* **RECORDS TO PROCESS**
__________
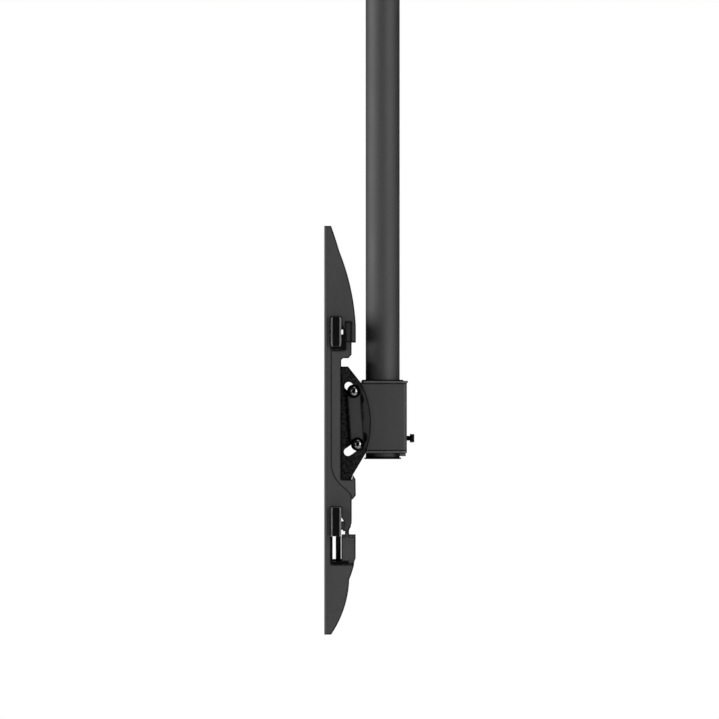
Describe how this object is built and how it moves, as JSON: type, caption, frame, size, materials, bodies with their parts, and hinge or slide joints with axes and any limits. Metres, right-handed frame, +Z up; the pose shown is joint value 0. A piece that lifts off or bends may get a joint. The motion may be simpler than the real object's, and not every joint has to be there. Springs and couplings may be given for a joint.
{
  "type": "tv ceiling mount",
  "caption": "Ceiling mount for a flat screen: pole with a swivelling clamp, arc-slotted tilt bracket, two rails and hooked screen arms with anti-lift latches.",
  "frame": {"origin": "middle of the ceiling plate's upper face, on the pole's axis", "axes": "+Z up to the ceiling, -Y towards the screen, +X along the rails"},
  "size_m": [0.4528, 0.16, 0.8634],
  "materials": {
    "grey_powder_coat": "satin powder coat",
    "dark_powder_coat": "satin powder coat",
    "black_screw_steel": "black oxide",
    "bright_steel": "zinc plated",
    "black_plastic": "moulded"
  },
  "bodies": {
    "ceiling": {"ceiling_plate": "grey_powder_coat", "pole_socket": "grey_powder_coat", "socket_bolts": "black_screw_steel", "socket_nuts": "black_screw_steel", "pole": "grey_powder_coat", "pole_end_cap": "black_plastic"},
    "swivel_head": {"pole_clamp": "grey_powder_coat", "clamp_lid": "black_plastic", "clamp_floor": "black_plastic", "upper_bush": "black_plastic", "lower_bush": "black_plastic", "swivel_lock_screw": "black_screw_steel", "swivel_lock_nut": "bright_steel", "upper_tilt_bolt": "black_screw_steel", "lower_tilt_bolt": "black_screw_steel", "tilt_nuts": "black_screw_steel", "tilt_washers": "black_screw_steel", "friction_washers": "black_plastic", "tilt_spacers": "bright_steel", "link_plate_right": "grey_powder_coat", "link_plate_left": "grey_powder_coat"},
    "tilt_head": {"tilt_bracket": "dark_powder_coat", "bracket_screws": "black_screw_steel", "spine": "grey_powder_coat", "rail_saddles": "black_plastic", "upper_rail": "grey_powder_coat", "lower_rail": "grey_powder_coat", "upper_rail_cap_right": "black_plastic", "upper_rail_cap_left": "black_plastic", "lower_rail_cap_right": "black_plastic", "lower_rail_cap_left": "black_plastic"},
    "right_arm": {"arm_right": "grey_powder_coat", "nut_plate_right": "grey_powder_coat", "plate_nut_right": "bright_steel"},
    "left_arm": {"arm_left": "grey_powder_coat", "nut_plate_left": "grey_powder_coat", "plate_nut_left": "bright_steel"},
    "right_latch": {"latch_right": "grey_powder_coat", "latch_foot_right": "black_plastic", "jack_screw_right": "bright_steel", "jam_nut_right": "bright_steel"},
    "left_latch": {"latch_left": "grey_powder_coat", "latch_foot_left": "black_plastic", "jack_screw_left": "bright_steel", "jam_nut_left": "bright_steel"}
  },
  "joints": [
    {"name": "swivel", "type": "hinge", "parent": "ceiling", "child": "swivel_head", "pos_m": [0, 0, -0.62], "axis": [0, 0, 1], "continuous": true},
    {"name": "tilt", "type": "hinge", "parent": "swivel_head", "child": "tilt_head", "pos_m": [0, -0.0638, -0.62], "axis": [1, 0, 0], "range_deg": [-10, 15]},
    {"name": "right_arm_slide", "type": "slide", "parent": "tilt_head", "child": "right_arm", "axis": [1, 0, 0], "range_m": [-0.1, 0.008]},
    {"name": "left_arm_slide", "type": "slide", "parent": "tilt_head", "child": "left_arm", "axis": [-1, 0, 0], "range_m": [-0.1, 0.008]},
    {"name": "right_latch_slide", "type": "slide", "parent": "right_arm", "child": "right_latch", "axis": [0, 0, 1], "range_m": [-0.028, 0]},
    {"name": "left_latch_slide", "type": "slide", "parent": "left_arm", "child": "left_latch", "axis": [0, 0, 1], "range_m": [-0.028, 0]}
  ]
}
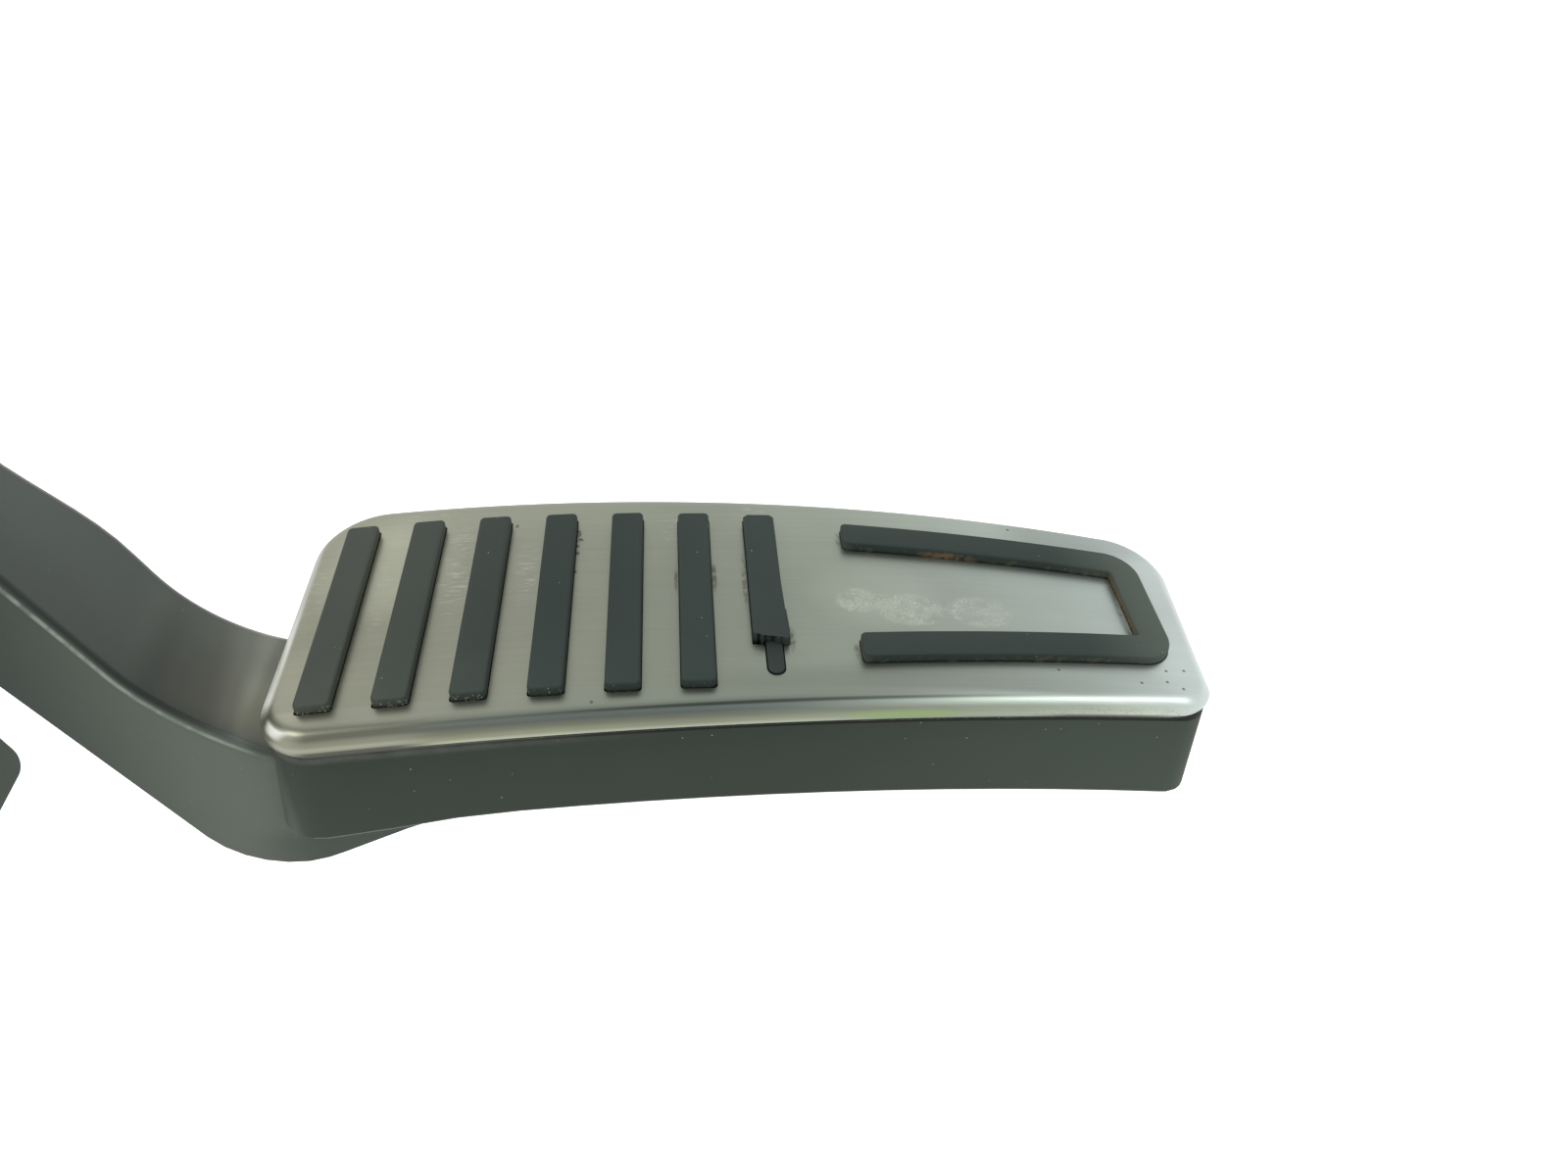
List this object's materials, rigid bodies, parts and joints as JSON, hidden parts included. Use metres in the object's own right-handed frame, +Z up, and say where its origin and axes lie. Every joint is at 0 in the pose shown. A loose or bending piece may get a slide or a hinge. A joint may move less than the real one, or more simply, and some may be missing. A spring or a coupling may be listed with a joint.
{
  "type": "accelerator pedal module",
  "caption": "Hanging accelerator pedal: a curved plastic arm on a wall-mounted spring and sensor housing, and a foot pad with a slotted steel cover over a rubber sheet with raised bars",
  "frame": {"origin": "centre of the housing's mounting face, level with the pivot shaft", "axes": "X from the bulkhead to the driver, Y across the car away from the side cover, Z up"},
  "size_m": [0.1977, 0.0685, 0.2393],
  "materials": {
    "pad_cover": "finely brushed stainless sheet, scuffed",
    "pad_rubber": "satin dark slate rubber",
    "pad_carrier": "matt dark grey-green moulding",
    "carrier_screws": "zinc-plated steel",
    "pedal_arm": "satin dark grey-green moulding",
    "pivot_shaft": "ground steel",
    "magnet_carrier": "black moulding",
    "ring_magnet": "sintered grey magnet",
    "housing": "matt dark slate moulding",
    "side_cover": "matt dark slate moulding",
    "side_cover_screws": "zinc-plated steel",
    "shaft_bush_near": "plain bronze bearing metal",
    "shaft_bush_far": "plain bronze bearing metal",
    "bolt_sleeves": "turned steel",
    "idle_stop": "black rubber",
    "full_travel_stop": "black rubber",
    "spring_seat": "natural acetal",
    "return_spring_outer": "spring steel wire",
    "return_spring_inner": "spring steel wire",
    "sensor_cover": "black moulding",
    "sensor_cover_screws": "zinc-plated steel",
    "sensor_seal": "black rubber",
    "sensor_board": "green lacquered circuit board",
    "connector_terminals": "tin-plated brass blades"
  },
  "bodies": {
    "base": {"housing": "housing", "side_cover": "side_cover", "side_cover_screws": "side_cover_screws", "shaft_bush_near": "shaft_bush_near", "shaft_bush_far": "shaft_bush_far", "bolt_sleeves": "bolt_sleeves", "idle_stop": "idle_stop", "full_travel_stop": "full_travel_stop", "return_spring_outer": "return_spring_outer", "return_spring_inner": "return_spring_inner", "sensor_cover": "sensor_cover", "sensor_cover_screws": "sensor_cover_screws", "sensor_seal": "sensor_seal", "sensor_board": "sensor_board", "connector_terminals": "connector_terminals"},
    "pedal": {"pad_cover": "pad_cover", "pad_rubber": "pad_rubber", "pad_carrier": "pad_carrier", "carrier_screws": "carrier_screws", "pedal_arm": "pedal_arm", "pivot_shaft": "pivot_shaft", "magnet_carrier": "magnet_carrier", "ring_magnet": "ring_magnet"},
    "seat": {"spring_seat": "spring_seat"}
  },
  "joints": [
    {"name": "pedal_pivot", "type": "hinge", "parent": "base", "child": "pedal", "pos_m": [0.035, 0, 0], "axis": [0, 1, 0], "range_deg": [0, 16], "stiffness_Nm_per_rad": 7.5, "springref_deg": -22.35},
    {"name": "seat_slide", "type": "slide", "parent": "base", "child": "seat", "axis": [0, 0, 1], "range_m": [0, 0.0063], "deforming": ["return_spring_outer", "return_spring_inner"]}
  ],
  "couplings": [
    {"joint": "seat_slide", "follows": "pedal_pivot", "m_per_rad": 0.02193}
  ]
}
__________
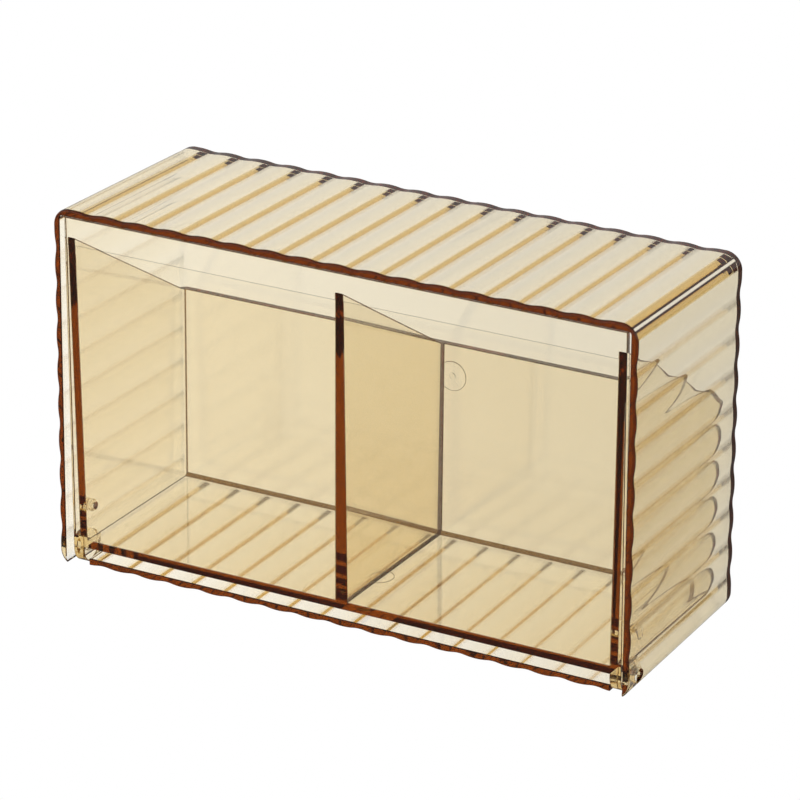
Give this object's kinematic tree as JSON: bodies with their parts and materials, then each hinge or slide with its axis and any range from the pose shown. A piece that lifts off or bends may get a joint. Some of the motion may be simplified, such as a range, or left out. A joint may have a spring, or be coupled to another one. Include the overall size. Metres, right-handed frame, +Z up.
__________
Identify lines with the string "from". Copy each one.

  "frame": {"origin": "centre of the housing's mounting face, level with the pivot shaft", "axes": "X from the bulkhead to the driver, Y across the car away from the side cover, Z up"},
Give this object's kinematic tree as JSON: bodies with their parts and materials, then each hinge or slide with its axis and any range from the pose shown. A piece that lifts off or bends may get a joint. Some of the motion may be simplified, such as a range, or left out. A joint may have a spring, or be coupled to another one. Include the overall size. Metres, right-handed frame, +Z up.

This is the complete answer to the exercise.